══ MATERIAL
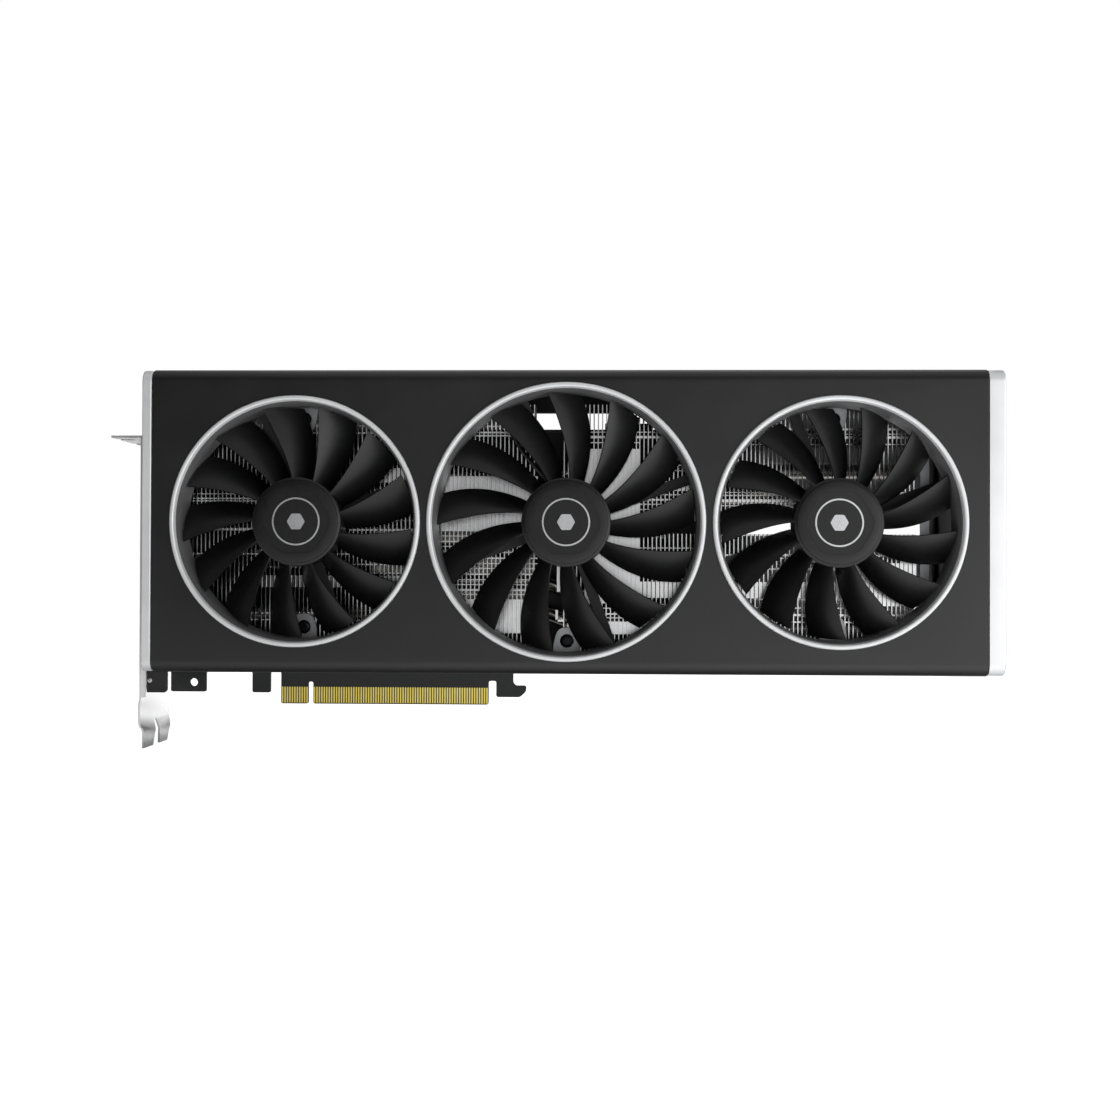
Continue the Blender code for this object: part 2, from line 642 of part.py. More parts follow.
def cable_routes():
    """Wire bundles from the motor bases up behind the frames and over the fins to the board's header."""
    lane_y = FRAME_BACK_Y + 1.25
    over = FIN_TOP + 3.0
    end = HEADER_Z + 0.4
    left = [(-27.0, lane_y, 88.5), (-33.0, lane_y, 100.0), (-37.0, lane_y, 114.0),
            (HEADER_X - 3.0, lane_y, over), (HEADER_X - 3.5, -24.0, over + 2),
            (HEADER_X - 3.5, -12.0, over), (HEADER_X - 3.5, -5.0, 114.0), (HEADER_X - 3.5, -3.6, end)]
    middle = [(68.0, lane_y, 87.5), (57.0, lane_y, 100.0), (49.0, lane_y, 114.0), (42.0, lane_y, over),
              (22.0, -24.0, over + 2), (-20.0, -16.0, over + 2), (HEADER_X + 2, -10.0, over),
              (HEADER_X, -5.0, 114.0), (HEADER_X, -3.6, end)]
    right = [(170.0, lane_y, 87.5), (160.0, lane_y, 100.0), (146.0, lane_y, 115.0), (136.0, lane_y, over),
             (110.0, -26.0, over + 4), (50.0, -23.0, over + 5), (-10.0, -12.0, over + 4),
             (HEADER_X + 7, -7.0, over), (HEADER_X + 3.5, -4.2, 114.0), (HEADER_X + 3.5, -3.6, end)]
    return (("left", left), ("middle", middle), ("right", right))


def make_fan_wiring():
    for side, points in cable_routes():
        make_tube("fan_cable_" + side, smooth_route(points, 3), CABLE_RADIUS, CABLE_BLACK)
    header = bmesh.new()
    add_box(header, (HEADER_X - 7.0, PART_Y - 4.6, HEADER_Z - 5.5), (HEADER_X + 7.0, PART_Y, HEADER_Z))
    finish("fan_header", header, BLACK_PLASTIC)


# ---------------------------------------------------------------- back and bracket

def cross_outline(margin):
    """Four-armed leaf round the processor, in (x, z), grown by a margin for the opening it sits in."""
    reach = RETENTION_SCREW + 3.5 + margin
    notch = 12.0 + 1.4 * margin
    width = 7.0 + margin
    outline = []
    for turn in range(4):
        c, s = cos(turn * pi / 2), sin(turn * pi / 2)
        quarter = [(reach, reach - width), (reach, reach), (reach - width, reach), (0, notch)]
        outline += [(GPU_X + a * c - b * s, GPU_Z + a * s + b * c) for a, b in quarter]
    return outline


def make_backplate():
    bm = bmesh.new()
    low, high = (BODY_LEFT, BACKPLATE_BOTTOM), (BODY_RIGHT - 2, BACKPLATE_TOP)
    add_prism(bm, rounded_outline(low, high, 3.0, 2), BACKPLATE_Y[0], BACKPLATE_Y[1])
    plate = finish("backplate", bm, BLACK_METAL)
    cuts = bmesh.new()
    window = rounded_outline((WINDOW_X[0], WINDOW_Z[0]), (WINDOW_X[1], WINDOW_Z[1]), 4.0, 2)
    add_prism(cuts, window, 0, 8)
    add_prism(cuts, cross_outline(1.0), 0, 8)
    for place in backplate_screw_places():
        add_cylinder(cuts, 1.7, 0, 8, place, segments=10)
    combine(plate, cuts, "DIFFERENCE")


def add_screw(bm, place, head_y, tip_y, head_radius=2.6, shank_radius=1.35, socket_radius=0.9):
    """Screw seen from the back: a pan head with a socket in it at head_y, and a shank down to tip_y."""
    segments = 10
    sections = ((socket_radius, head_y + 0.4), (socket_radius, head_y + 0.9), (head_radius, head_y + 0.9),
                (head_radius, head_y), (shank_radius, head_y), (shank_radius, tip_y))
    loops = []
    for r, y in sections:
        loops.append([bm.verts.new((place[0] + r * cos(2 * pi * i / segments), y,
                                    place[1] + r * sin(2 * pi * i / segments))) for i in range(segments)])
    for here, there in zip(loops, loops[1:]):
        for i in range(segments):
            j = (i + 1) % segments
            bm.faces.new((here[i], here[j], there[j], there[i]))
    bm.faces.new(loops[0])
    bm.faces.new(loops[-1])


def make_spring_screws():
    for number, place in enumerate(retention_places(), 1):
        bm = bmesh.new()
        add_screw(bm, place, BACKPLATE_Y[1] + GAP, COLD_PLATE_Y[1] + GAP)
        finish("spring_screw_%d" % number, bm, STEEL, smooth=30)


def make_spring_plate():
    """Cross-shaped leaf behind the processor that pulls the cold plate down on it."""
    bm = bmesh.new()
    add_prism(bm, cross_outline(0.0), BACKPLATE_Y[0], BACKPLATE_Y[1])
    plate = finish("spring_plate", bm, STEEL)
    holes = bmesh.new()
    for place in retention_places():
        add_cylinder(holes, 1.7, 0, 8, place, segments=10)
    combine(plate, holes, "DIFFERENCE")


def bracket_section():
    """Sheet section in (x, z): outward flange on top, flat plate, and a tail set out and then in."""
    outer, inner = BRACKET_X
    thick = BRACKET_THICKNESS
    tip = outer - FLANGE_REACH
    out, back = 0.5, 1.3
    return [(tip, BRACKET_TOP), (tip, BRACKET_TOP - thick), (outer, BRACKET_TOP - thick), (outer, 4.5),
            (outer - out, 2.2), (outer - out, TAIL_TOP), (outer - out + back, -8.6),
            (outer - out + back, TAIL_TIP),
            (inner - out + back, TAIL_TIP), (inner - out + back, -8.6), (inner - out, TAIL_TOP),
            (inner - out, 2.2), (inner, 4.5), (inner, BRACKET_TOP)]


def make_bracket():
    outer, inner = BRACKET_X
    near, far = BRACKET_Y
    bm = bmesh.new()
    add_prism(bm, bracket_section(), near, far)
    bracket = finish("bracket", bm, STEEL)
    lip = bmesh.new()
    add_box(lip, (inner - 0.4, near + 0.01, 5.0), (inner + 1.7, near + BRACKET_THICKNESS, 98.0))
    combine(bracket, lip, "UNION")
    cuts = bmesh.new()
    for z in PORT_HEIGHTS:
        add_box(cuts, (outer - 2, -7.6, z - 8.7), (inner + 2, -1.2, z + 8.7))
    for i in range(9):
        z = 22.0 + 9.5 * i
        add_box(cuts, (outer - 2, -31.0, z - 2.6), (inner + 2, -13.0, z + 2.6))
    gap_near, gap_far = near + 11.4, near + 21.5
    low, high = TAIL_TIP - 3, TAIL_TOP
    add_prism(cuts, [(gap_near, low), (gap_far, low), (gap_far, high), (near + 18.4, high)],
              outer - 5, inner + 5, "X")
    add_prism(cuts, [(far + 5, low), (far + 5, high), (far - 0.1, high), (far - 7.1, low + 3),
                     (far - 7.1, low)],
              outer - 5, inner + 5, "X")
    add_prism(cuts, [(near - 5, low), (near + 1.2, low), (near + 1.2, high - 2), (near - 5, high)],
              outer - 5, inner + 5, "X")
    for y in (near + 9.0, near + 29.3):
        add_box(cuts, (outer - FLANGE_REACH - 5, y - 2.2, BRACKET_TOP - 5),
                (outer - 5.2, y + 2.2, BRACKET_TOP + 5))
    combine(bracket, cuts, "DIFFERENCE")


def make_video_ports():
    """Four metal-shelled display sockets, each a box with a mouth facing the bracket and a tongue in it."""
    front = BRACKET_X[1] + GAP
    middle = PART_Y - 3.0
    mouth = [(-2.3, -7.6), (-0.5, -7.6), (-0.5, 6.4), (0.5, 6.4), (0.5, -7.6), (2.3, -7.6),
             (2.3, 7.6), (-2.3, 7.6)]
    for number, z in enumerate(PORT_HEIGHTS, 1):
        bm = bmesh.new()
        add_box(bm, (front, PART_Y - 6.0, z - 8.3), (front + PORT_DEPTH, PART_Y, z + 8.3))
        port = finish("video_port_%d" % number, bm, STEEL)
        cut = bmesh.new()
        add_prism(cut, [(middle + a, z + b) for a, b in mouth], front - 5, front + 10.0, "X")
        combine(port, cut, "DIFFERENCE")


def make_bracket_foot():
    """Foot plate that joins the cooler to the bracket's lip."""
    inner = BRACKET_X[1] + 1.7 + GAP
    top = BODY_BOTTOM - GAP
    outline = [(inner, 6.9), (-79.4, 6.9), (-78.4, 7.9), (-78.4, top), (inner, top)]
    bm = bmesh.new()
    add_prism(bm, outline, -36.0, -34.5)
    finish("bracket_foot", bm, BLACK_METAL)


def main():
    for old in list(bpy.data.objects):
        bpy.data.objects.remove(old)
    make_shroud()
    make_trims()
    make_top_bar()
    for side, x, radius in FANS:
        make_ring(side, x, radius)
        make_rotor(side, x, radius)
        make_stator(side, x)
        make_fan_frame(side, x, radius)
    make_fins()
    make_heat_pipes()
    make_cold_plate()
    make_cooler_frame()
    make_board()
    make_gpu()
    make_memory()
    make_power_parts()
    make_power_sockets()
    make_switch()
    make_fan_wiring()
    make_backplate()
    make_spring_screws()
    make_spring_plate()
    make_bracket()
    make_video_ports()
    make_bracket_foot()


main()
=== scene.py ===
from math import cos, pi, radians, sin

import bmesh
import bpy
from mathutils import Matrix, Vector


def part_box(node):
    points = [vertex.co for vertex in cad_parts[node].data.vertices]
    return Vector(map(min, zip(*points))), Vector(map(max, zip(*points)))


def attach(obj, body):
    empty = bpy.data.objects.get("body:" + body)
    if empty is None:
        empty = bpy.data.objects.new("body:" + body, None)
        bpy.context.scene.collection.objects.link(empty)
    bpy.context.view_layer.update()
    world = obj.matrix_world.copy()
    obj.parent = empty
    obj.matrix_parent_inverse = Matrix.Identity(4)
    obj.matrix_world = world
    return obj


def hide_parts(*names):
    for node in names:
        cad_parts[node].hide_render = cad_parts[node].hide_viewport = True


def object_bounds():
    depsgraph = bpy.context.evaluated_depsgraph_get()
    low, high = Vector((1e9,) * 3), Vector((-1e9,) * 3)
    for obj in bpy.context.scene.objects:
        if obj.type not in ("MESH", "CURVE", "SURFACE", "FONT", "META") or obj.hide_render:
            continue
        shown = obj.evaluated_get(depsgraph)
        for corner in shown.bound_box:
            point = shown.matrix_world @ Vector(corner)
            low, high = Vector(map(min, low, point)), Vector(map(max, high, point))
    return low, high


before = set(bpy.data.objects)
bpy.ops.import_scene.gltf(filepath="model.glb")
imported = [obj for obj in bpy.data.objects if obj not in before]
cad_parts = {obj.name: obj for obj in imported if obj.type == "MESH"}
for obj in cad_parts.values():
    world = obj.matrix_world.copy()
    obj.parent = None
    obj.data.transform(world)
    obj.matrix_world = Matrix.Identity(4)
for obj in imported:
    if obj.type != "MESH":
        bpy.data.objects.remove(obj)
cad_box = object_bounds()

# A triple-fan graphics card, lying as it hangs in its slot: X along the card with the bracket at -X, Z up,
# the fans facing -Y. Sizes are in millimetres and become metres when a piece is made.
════
SET PROBLEM:
In the listing above, find the line with "for side, x, radius" and the line with "if empty is", then print exactly those lines and every line between them.

THE SOLUTION:
    for side, x, radius in FANS:
        make_ring(side, x, radius)
        make_rotor(side, x, radius)
        make_stator(side, x)
        make_fan_frame(side, x, radius)
    make_fins()
    make_heat_pipes()
    make_cold_plate()
    make_cooler_frame()
    make_board()
    make_gpu()
    make_memory()
    make_power_parts()
    make_power_sockets()
    make_switch()
    make_fan_wiring()
    make_backplate()
    make_spring_screws()
    make_spring_plate()
    make_bracket()
    make_video_ports()
    make_bracket_foot()


main()
=== scene.py ===
from math import cos, pi, radians, sin

import bmesh
import bpy
from mathutils import Matrix, Vector


def part_box(node):
    points = [vertex.co for vertex in cad_parts[node].data.vertices]
    return Vector(map(min, zip(*points))), Vector(map(max, zip(*points)))


def attach(obj, body):
    empty = bpy.data.objects.get("body:" + body)
    if empty is None:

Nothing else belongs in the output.